According to Airbus, the European Union (EU) acted upon the WTO’s findings and recommendations, with the US arguing that these were not compliant with the WTO's conclusions. During the first Trump administration, when the WTO had yet to issue its ruling on whether the EU complied, the US imposed tariffs on EU-imported aircraft and other products.

The WTO approved the tariffs in October 2019, which remained in place until March 2021, when the Biden administration suspended them to resume negotiations on the matter.

However, aircraft manufactured in the US, such as those built in Mobile, Alabama, would not be subject to tariffs. While Trump’s second tariff round exempted aircraft and aircraft parts, the risk that someone will chicken out and/or change their mind has persisted. Case in point: the recent threats against China, and the walk-back regarding a meeting with Xi Jinping, the President of China.
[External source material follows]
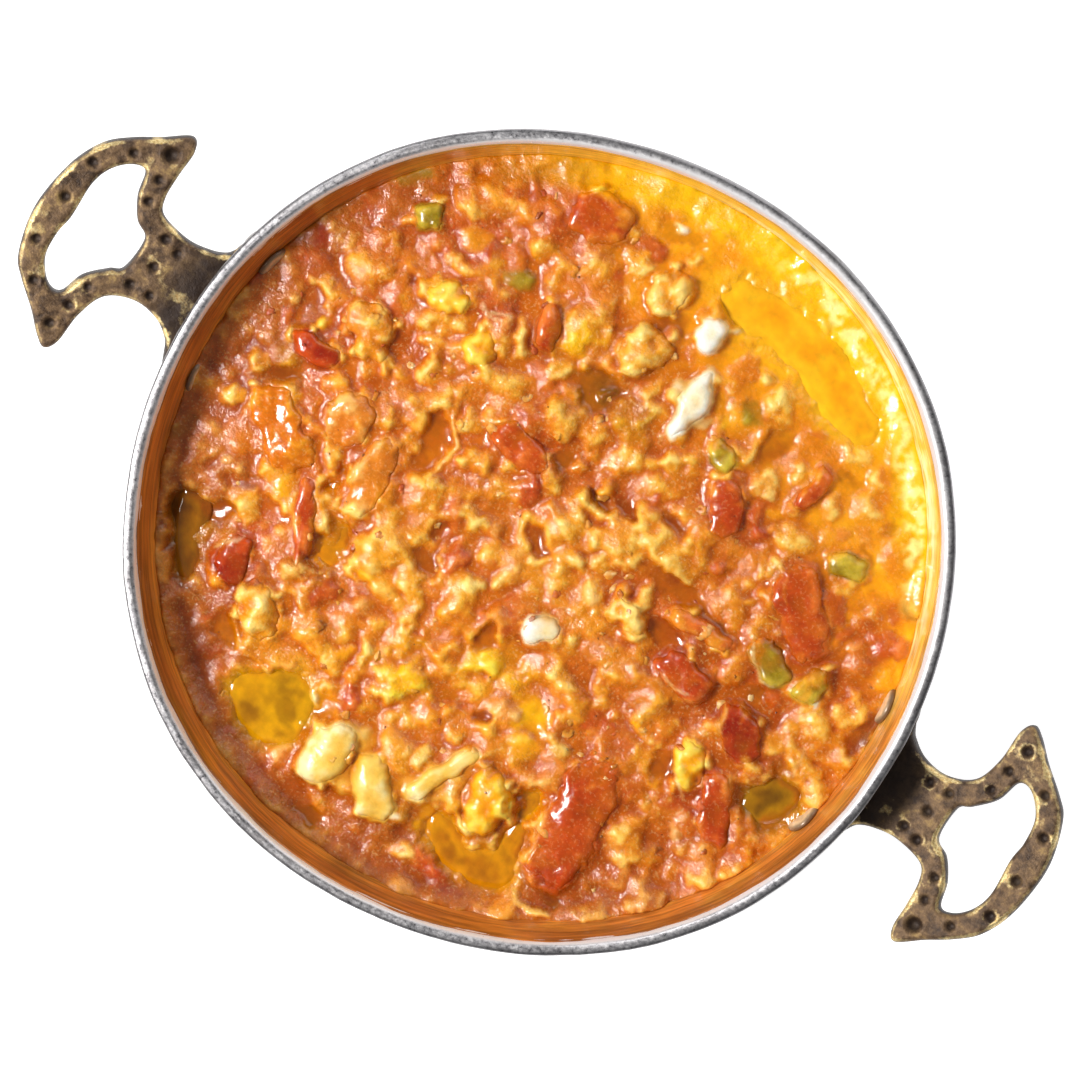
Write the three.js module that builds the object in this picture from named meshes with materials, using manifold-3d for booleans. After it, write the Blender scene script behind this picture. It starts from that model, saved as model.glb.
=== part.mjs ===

The worst-case scenario of tariffs affecting an aircraft program unfolded when the US, led by the first Trump administration, slapped a preliminary 219.63% tariff on the CSeries, after Boeing alleged that the Canadian and Quebec governments had provided “countervailable subsidies.”

While the tariff was later lowered to 79.82%, and eventually overturned in January 2018, the damage had been done to the already-struggling Bombardier. Airbus began scooping up the program, later renamed to the A220, dedicated to the initial – rounded-up – tariff number.

Following an initial 50.1% stake purchase in June 2018, the European planemaker bought out the Canadian manufacturer’s remaning 25% shares in the CSeries program in February 2020.

In February 2018, the US International Trade Commission (USITC) concluded that Delta Air Lines’ plans to import CSeries aircraft into the US do not materially affect the import of 100-to-150-seat LCAs from Canada.

The European planemaker also builds some of its A220s in Mobile, Alabama, delivering them to US-based customers such as Breeze Airways, Delta Air Lines, and JetBlue from BFM to their hubs and/or bases.